Tachyum launched on February 8, 2017, with plans to have their brand new CPU expected to be in production products by late 2020 according to a Microprocessor Report published in October of 2018. This is an insane turnaround time given what Tachyum wanted to do. Even the big high-performance semiconductor companies don’t have schedules this aggressive and they have been doing chip design for decades with a lot more funding than Tachyum has.

At Hot Chips 30 (2018) Tachyum revealed the architecture that they were developing and started to set off alarm bells because Tachyum were comparing their Prodigy architecture to Intel’s failed Itanium architecture.

For those who don’t know, Itanium was Intel’s first commercial 64-bit ISA and architecture family and it was a very large departure from x86. Itanium, also called IA-64, was not an out-of-order superscalar CPU like x86 was. It was instead a VLIW (Very Long Instruction Word) CPU which was an in-order design that relies on the compiler to decide what instructions to execute to get the most out of the architecture. This means that Itanium was very reliant on the compiler which ended up being a large reason for the downfall of Itanium in the high-performance market and this is a problem that Tachyum will also encounter.

However, there is an area of computing where VLIW architectures have taken off and that is in Digital Signal Processors. DSPs are used in a variety of tasks such as image processing, audio recreation, radios, etc. However, a place you do not see DSPs is in high-performance computing because while they are very good at certain tasks, they are fairly specialized so they perform general-purpose tasks quite poorly.

Circling back to Tachyum, back in 2018 they said that they would be shipping production systems by the end of 2020. However, in October 2020, Tachyum announced that they were delaying Prodigy to a 2021 release but that they would be in volume production by the end of 2021. Then June 1st 2021 came and Tachyum announced that they had transitioned to TSMC’s N5 process for the Prodigy Universal Processor. While this move to N5 allowed Tachyum to expand its Universal Processor in terms of scope and ability, it set Tachyum’s timeline back to 2022. It is now 2022 and Tachyum has yet to ship any production systems with the closest that Tachyum has come to shipping production silicon being an FPGA emulation system. Tachyum claims that they will have systems sampling in Q4 of this year, which means that the earliest that Tachyum will be able to have general availability of their systems is the middle of 2023.

And now, it is time to take a look at the Prodigy architecture and see what it brings to the table.

The Prodigy Architecture

Now, this section has to come with a massive disclaimer: We can only assess what Tachyum has said about their Prodigy architecture which has changed from 2018 to 2022. So, as a result, we are going to cover what hasn’t changed between 2018 Prodigy and 2022 Prodigy first, then look at what has changed between the two.

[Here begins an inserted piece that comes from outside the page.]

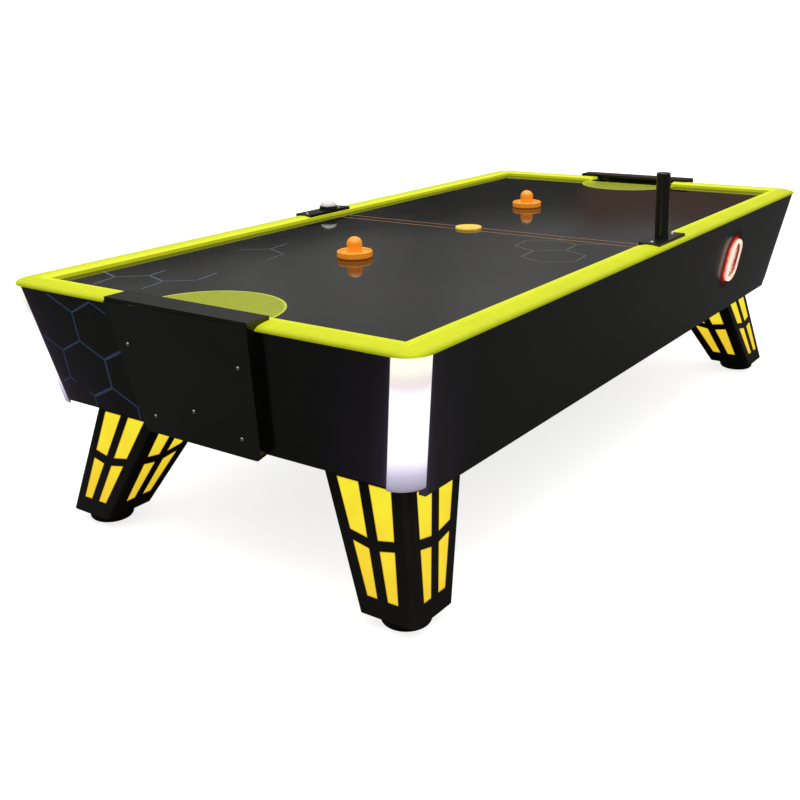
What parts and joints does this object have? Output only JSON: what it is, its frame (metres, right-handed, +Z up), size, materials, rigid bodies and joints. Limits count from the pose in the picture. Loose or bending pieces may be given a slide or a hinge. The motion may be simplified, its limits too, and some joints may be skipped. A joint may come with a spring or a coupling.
{
  "type": "air hockey table",
  "caption": "Air hockey table with glowing rails, lit corners and lit windowed legs, covered goals, a scorer post, a start button, mallets and a puck.",
  "frame": {"origin": "on the floor under the middle of the table", "axes": "+Z up, +Y along the length towards the far goal, +X towards the long side that carries the start button"},
  "size_m": [1.278, 2.5762, 0.872],
  "materials": {
    "play_surface": "board with a glossy dark grey laminate",
    "timber": "plain sawn softwood and fibreboard",
    "cabinet": "board with a gloss black laminate",
    "lit_rail": "moulded diffuser, glows yellow-green",
    "corner_diffuser": "opal diffuser, glows white",
    "led": "light strip",
    "leg_shell": "satin black coat",
    "window_diffuser": "opal diffuser, glows yellow",
    "hardware": "zinc plated",
    "foot_pad": "moulded black nylon on a steel stem",
    "goal_cover": "gloss black moulding",
    "inner_black": "plain black moulding",
    "post_black": "semi-gloss black",
    "dome_white": "opal white",
    "button_glow": "clear red lens, lit",
    "button_cap": "tinted dome",
    "sheet_steel": "galvanised sheet",
    "motor": "grey enamel",
    "fan": "moulded fan wheel",
    "mallet_orange": "moulded orange plastic",
    "puck_orange": "bright yellow-orange plastic"
  },
  "bodies": {
    "table": {"playfield": "play_surface", "plenum_board": "timber", "plenum_battens": "timber", "cross_members": "timber", "side_wall_left": "cabinet", "side_wall_right": "cabinet", "end_wall_near": "cabinet", "end_wall_far": "cabinet", "corner_blocks": "timber", "rail_left": "lit_rail", "rail_right": "lit_rail", "rail_near_left": "lit_rail", "rail_near_right": "lit_rail", "rail_far_left": "lit_rail", "rail_far_right": "lit_rail", "corner_light_near_left": "corner_diffuser", "corner_light_near_right": "corner_diffuser", "corner_light_far_left": "corner_diffuser", "corner_light_far_right": "corner_diffuser", "led_strips": "led", "leg_near_left": "leg_shell", "leg_near_right": "leg_shell", "leg_far_left": "leg_shell", "leg_far_right": "leg_shell", "leg_lens_near_left": "window_diffuser", "leg_lens_near_right": "window_diffuser", "leg_lens_far_left": "window_diffuser", "leg_lens_far_right": "window_diffuser", "leg_nut_plates": "hardware", "leg_bolts": "hardware", "goal_plate_near": "goal_cover", "goal_plate_far": "goal_cover", "goal_front_near": "goal_cover", "goal_front_far": "goal_cover", "goal_chute_near": "inner_black", "goal_chute_far": "inner_black", "goal_screws": "hardware", "post_base_left": "post_black", "post_base_right": "post_black", "post": "post_black", "post_cap": "post_black", "post_collar": "post_black", "collar_dome": "dome_white", "post_screws": "hardware", "button_ring": "button_glow", "button_housing": "inner_black", "control_box": "sheet_steel", "power_inlet": "inner_black", "blower_drum": "sheet_steel", "blower_motor": "motor"},
    "puck": {"puck": "puck_orange"},
    "mallet_near": {"mallet_near": "mallet_orange"},
    "mallet_far": {"mallet_far": "mallet_orange"},
    "impeller": {"blower_impeller": "fan"},
    "start_button": {"start_button": "button_cap"},
    "foot_near_left": {"foot_near_left": "foot_pad"},
    "foot_near_right": {"foot_near_right": "foot_pad"},
    "foot_far_left": {"foot_far_left": "foot_pad"},
    "foot_far_right": {"foot_far_right": "foot_pad"}
  },
  "joints": [
    {"name": "puck_slide", "type": "slide", "parent": "table", "child": "puck", "axis": [1, 0, 0], "range_m": [-0.49, 0.544]},
    {"name": "mallet_near_slide", "type": "slide", "parent": "table", "child": "mallet_near", "axis": [0, 1, 0], "range_m": [-0.595, 0.43]},
    {"name": "mallet_far_slide", "type": "slide", "parent": "table", "child": "mallet_far", "axis": [0, 1, 0], "range_m": [-0.363, 0.658]},
    {"name": "impeller_spin", "type": "hinge", "parent": "table", "child": "impeller", "pos_m": [0, 0, 0.5], "axis": [0, 0, 1], "continuous": true},
    {"name": "start_button_press", "type": "slide", "parent": "table", "child": "start_button", "axis": [-0.9787, 0, 0.2055], "range_m": [0, 0.004], "stiffness_N_per_m": 500, "springref_m": -0.003},
    {"name": "foot_near_left_level", "type": "slide", "parent": "table", "child": "foot_near_left", "axis": [0, 0, -1], "range_m": [0, 0.02]},
    {"name": "foot_near_right_level", "type": "slide", "parent": "table", "child": "foot_near_right", "axis": [0, 0, -1], "range_m": [0, 0.02]},
    {"name": "foot_far_left_level", "type": "slide", "parent": "table", "child": "foot_far_left", "axis": [0, 0, -1], "range_m": [0, 0.02]},
    {"name": "foot_far_right_level", "type": "slide", "parent": "table", "child": "foot_far_right", "axis": [0, 0, -1], "range_m": [0, 0.02]}
  ]
}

What is most likely the same?

The Branch Predictor

Tachyum hasn’t said that their branch predictor has changed between the 2018 Prodigy and the 2022 Prodigy so we are going to assume that the 2022 Branch Predictor is the same as the 2018 Branch Predictor.

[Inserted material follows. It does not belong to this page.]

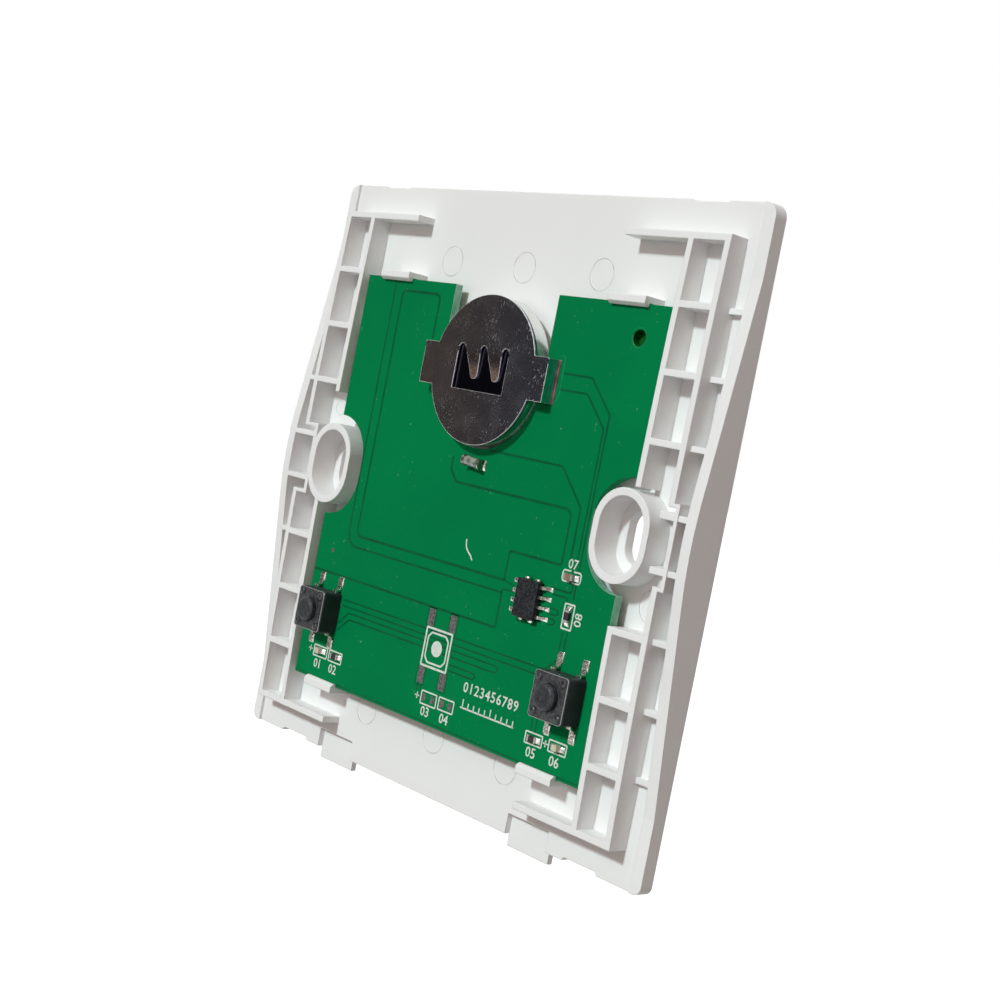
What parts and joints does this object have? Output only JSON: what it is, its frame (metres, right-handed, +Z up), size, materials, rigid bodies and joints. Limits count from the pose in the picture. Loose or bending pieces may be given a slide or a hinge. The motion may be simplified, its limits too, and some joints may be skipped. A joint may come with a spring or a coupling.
{
  "type": "wireless wall switch",
  "caption": "Wireless remote wall switch with its front cover off: ribbed crowned base plate, green circuit board, clipped coin cell, radio chip and push-button switches.",
  "frame": {"origin": "centre of the square plate's flat back face, against the wall", "axes": "X to the right seen from the front, Z up, the front faces -Y"},
  "size_m": [0.083, 0.0082, 0.0846],
  "materials": {
    "white_plastic": "satin white moulding",
    "board_green": "green solder mask over laminate",
    "clip_steel": "bright sheet metal with fine scratches",
    "cell_steel": "bright steel can",
    "chip_black": "matt moulded package",
    "tinned_metal": "tinned",
    "ceramic_brown": "fired ceramic with tinned ends",
    "resistor_black": "glazed face with tinned ends",
    "led_white": "white laminate with tinned ends",
    "led_resin": "clear yellowish resin",
    "diode_glass": "clear glass tube",
    "switch_black": "matt black moulding",
    "cover_steel": "darkened sheet steel",
    "dome_steel": "bright spring steel"
  },
  "bodies": {
    "plate": {"base_plate": "white_plastic", "circuit_board": "board_green", "battery_clip": "clip_steel", "coin_cell": "cell_steel", "lower_contact": "clip_steel", "chip_body": "chip_black", "chip_leads": "tinned_metal", "capacitor": "ceramic_brown", "chip_resistor": "resistor_black", "right_led_resistor": "resistor_black", "left_led_resistor": "resistor_black", "right_led_base": "led_white", "right_led_lens": "led_resin", "left_led_base": "led_white", "left_led_lens": "led_resin", "diode_glass": "diode_glass", "diode_caps": "tinned_metal", "right_switch_housing": "switch_black", "right_switch_cover": "cover_steel", "right_snap_dome": "dome_steel", "right_switch_terminals": "tinned_metal", "left_switch_housing": "switch_black", "left_switch_cover": "cover_steel", "left_snap_dome": "dome_steel", "left_switch_terminals": "tinned_metal"},
    "right_button": {"right_plunger": "switch_black"},
    "left_button": {"left_plunger": "switch_black"}
  },
  "joints": [
    {"name": "right_press", "type": "slide", "parent": "plate", "child": "right_button", "axis": [0, 1, 0], "range_m": [0, 0.00025], "stiffness_N_per_m": 1200, "springref_m": -0.0012, "deforming": ["right_snap_dome"]},
    {"name": "left_press", "type": "slide", "parent": "plate", "child": "left_button", "axis": [0, 1, 0], "range_m": [0, 0.00025], "stiffness_N_per_m": 1200, "springref_m": -0.0012, "deforming": ["left_snap_dome"]}
  ]
}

With this assumption, Prodigy uses a “skewed-Gshare-like” direction predictor with 12 bits of global history. Gshare uses global history to index into a shared array of saturating counters, often by XOR-ing the history buffer with the branch address. This prediction technique was very popular in the early to mid-2000s. Examples include Intel’s Pentium 4, which used a Gshare predictor with 16 bits of global history. And AMD’s Athlon 64, which employed a Gshare predictor with 8 bits of global history. Prodigy may achieve slightly better accuracy if it uses a larger history table or better hashing to prevent destructive interference. But Prodigy’s prediction algorithm has not been state-of-the-art in high-performance CPUs for the past decade.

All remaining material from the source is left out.